Take torque of the forces acting on the rod about the fixed pt.

3. Nov 24, 2007

### 7starmantis

Ok. But how would I find torque without the mass of the rod?
T = LF sin theta...right?
T = (1.5m)(mg) sin (theta) ?

4. Nov 24, 2007

### Shooting Star

How did you get the ang velo? Same way.
(BTW, I presume you meant the ang speed when you said v=5.4.)

5. Nov 24, 2007

### 7starmantis

I found angular velocity using w=vt. However its not correct. The t (time) I got from using $$\frac{1}{2}$$gt$$^{2}$$ but that isn't correct as its not a free fall problem, right? So my angular velocity of (5.4)(1.5) = 8.1 rad/s is incorrect. The book gives an answer of 3.61 rad/s.

Am I thinking completely wrong on this one?

6. Nov 24, 2007

### Shooting Star

Let's start again.

The rot KE just before it strikes the floor is the initial grav PE of the rod. If I is the MI of the rod about the fixed pt, and w is the ang speed, then can you write down any eqn?

7. Nov 24, 2007

### 7starmantis

Lets see...
mgh=1/2 mv^2
So the KE = $$\frac{1}{2}$$ I$$\omega^{2}$$

Does the PE = Igh ?

so Igh = $$\frac{1}{2}$$ I$$\omega^{2}$$

Wouldn't I cancel leaving gh = $$\frac{1}{2}$$$$\omega^{2}$$

Then I could just solve for $$\omega$$ ?

8. Nov 24, 2007

### Shooting Star

The grav PE of a body wrt a plane is mgh, where h is the height of the CG of the body above the plane. This would be equal to Iw^2/2. Can you find w now?

9. Nov 24, 2007

### 7starmantis

I'm not sure I understand why Iw^2 is divided by 2 in your last post.

For a rod setup this way, I = 1/2 ML^2 ?
However, I'm missing the mass. So I dont think I could find w just yet, right?
I'm sorry, I'm really not trying to be purposefully dull.

10. Nov 24, 2007

### Shooting Star

The expression for rotational KE about a point is Iw^2/2, when the MI of the body about that point is I. It's a formula, like mv^2/2 for translational KE.

For a rod, the MI about one of its ends is mL^2/3, where L is the length of the rod.

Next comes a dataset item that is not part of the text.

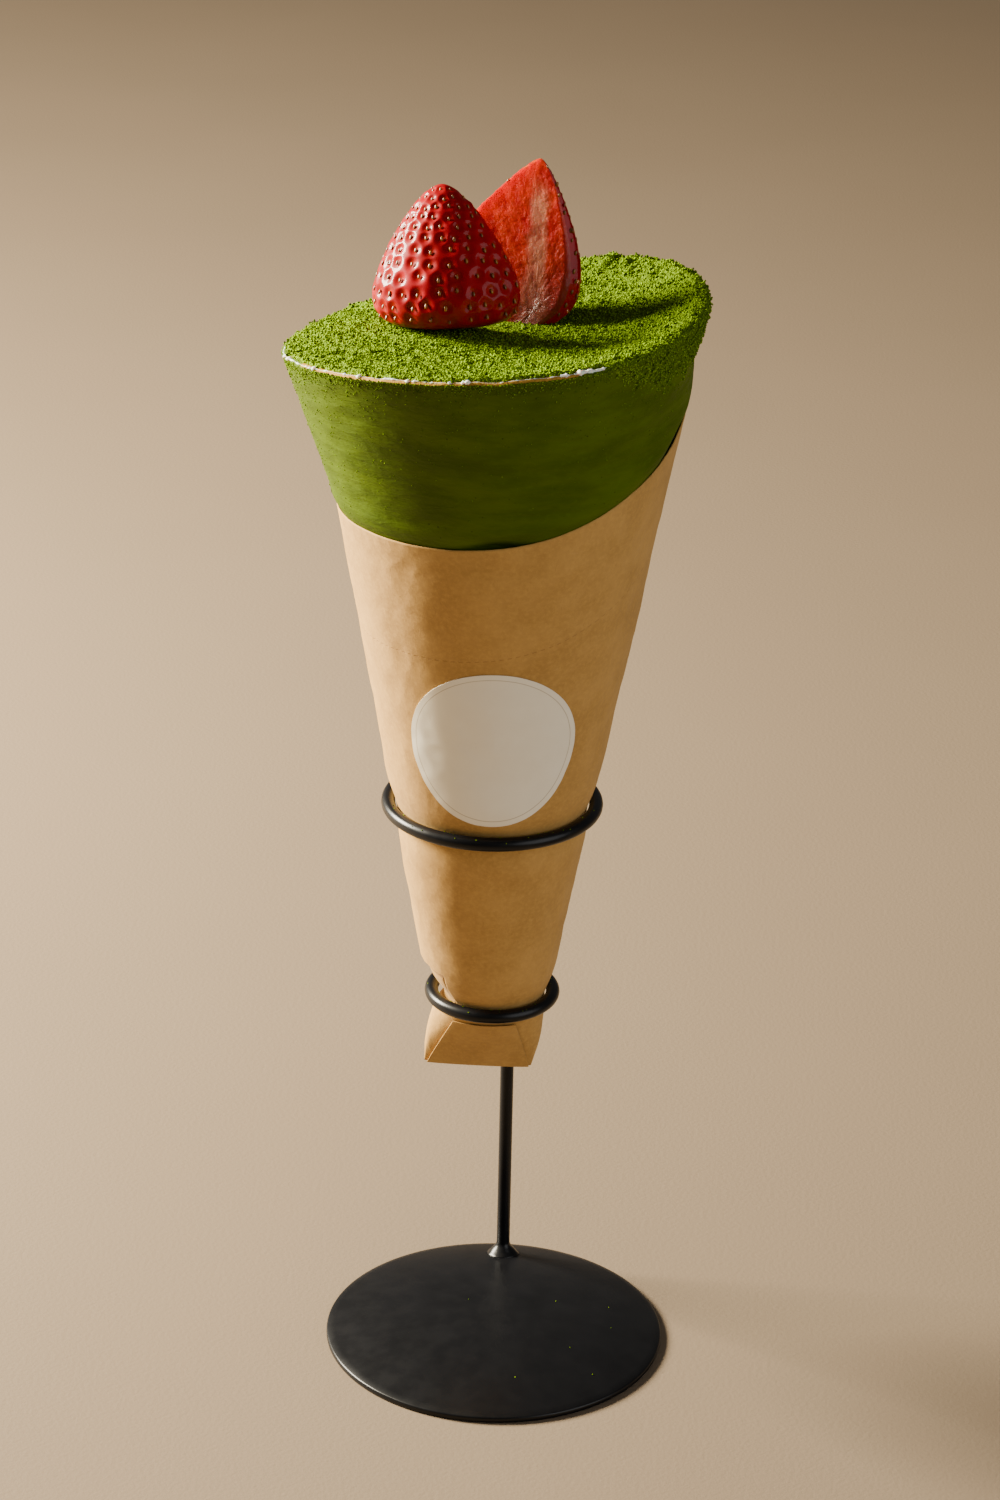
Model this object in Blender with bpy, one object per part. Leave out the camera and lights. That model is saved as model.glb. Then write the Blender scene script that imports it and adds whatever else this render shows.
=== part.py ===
"""A crepe cone in its paper sleeve, standing in a wire holder with a domed steel foot.

Metres, +Z up. The origin is the middle of the foot's flat underside. The holder's post stands
at +Y, behind the cone, and the cone leans forward, towards -Y.
"""

import math

import bmesh
import bpy
from mathutils import Vector, noise

MM = 0.001
GAP = 0.3 * MM

# Foot plate of the holder
PLATE_RADIUS = 50.0 * MM
PLATE_RIM_HEIGHT = 2.0 * MM
PLATE_EDGE_ROUNDING = 0.7 * MM
DOME_RISE = 6.8 * MM

# Wire post and its weld foot
WIRE_RADIUS = 2.0 * MM
POST_Y = 39.6 * MM
WELD_RADIUS = 5.2 * MM
WELD_HEIGHT = 4.5 * MM

# The two wire rings: height, radius of the wire's centreline, swing about the post in degrees
RING_UPPER = (171.6 * MM, 29.6 * MM, 6.8)
RING_LOWER = (105.9 * MM, 17.8 * MM, 9.5)

# Paper sleeve: level sections are circles whose centre moves forward as they rise
AXIS_HEIGHT = RING_UPPER[0]
AXIS_X = -3.9 * MM
AXIS_Y = 5.87 * MM
AXIS_SLOPE_X = 0.0146
AXIS_SLOPE_Y = -0.1794
CONE_RADIUS = 28.5 * MM
CONE_SLOPE = 0.163
PAPER = 0.8 * MM
NIP_CLEARANCE = 0.4 * MM
NIP_LENGTH = 6.0 * MM

# Top edge of the sleeve: mean height, tilt and saddle, each as size and direction in degrees
SLEEVE_EDGE_HEIGHT = 283.3 * MM
SLEEVE_EDGE_TILT = (18.7 * MM, 37.0)
SLEEVE_EDGE_SADDLE = (4.8 * MM, 40.0)

# Flattened tail of the sleeve, folded up at the front
FOLD_HEIGHT = 81.0 * MM
FOLD_X = -7.6 * MM
FOLD_Y = 18.8 * MM
FOLD_HALF_WIDTH = 15.9 * MM
FOLD_HALF_DEPTH = 1.0 * MM
TAIL_BULGE = 1.3 * MM
TAIL_FLOOR = 84.5 * MM
FLAP_TOP = 100.0 * MM
FLAP_BOTTOM_X = (-22.6 * MM, 7.6 * MM)
FLAP_TOP_X = (-14.3 * MM, 4.0 * MM)
FLAP_THICKNESS = 0.9 * MM

# Round label on the front of the sleeve
LABEL_AT = -87.0
LABEL_HEIGHT = 206.0 * MM
LABEL_RADIUS = 24.3 * MM
LABEL_DROP = 4.4 * MM
LABEL_THICKNESS = 0.4 * MM

# Crepe wrap: the rim's height and its flare out of the cone, each a mean with a first and a
# second wave round the rim, given as size and direction in degrees
RIM_HEIGHT = 322.4 * MM
RIM_TILT = (9.7 * MM, -17.5)
RIM_SADDLE = (2.3 * MM, 45.5)
RIM_FLARE = 6.1 * MM
RIM_FLARE_SHIFT = (3.9 * MM, 160.0)
RIM_FLARE_OVAL = (2.3 * MM, 105.0)
RIM_ROUNDING = 0.7 * MM
CREPE_WALL = 3.0 * MM
CREPE_INSET = PAPER + 0.35 * MM
CREPE_BULGE = 1.4 * MM
CREPE_TIP_HEIGHT = 114.0 * MM
CREPE_TIP_INSET = 3.4 * MM
CREPE_FLOOR = 126.0 * MM

# Cream filling under its cover of green powder
POWDER_STEP = 0.9 * MM
POWDER_LEVEL = 321.2 * MM
POWDER_CURVE = 3.0
POWDER_BUMP = 0.55 * MM
POWDER_BUMP_SIZE = 6.0 * MM
PRESSED_FADE = 8.0 * MM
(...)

Now can you find w, as I said in my last post?

11. Nov 24, 2007

### 7starmantis

Ok, my teacher used the equation 1/2 Iw^2 but thats the same as Iw^2/2. Sorry about that. So, mgh = Iw^2/2 ?

Then, I = mL^2/3....
So we get the equation as...

mgh = $$\frac{(mL^2/3)w^2}{2}$$

I can if I had the mass of the rod to insert for m in the equation. However the problem said to ignore the mass...
So the full equation should be...

gh = $$\frac{(L^2/3)w^2}{2}$$

If so, then yes, I can find w.
w = 6.26

However the answers in the book have the angular velocity as 3.61 rad/s
and the angular acceleration as 6.53 rad/s^2

12. Nov 24, 2007

### Shooting Star

What is the height h of the CG of a rod?

13. Nov 24, 2007

### 7starmantis

Hmm...didn't think of that.
It would be W$$_{1}$$X$$_{1}$$ / W$$_{1}$$ ?

But the rod is oriented vertically so there is no distance and weight is not given, right?

14. Nov 24, 2007

### Shooting Star

The CG of a uniform rod is always at its mid point. So, in the above formula, put L/2 in place of h, and then find w again.

15. Nov 24, 2007

### 7starmantis

Ah....man I feel stupid. Thank you so much for your help, I think I really understand what was going on now.

Lets see...

g(L/2) = $$\frac{(L^2/3)\omega^2}{2}$$

so that gives $$\omega$$=4.43 which is still different from the book answer of 3.61. However sometimes the book gives an answer a bit different from the right one. This is a bit larger than the normal difference though. Does that look right to you?

16. Nov 24, 2007

### Shooting Star

I read your first post again. The rod is massless. There's a mass at the top end of the rod. Do the calc again. It's much easier.

17. Nov 24, 2007

### 7starmantis

Heh, ok so just remove the mass component (I) from the equation?
I've done it as gh=w^2/2 thats still not right.

i'm sorry I'm a bit confused I think.

18. Nov 24, 2007

### Shooting Star

Grav PE = mgL. Rot KE just before hitting the ground = (1/2)Iw^2. I=mL^2. So,

mgL = (1/2)mL^2*w^2 => w= 3.61.

19. Nov 24, 2007

### 7starmantis

wow, I made this so much harder than it was supposed to be.

I really appreciate your time and help.

Thanks alot!

20. Nov 24, 2007

### Shooting Star

I'm sorry that I made a mistake while reading the problem. On the brighter side, you would be able to do the other kind of problem from now on. Find the angular accn now.